*** DATASET EXTRACT

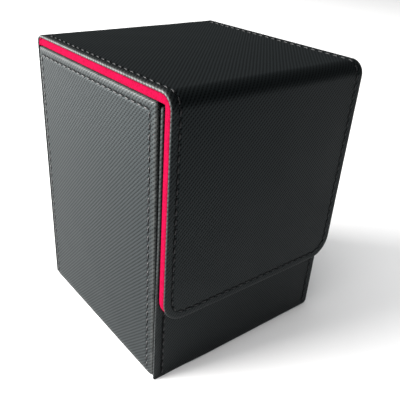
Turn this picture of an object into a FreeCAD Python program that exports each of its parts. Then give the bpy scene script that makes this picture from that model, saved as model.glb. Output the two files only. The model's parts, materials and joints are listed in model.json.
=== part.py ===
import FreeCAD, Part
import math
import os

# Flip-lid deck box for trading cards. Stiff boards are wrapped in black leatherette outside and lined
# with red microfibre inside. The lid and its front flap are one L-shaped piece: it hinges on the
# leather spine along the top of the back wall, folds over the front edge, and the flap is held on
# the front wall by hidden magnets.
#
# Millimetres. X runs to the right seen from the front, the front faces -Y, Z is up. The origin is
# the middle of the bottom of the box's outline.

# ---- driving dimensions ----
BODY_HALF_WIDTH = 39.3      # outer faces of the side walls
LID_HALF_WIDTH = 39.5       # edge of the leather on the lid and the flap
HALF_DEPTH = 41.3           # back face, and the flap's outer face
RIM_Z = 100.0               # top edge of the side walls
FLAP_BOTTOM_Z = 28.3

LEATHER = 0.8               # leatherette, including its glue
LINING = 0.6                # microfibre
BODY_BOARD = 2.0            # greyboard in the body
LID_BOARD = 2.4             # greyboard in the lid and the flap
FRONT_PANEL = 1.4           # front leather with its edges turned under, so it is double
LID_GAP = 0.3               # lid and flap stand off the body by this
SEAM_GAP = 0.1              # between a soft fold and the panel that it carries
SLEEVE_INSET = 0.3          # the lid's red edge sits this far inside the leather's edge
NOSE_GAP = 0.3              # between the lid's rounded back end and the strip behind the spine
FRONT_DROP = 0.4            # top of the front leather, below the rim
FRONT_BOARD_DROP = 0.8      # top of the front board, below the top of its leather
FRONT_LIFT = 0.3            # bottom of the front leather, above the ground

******

• THE EXERCISE: Select every line above that contains the word "from", and copy it.

• RESULT OF THE TASK:
Turn this picture of an object into a FreeCAD Python program that exports each of its parts. Then give the bpy scene script that makes this picture from that model, saved as model.glb. Output the two files only. The model's parts, materials and joints are listed in model.json.
# Millimetres. X runs to the right seen from the front, the front faces -Y, Z is up. The origin is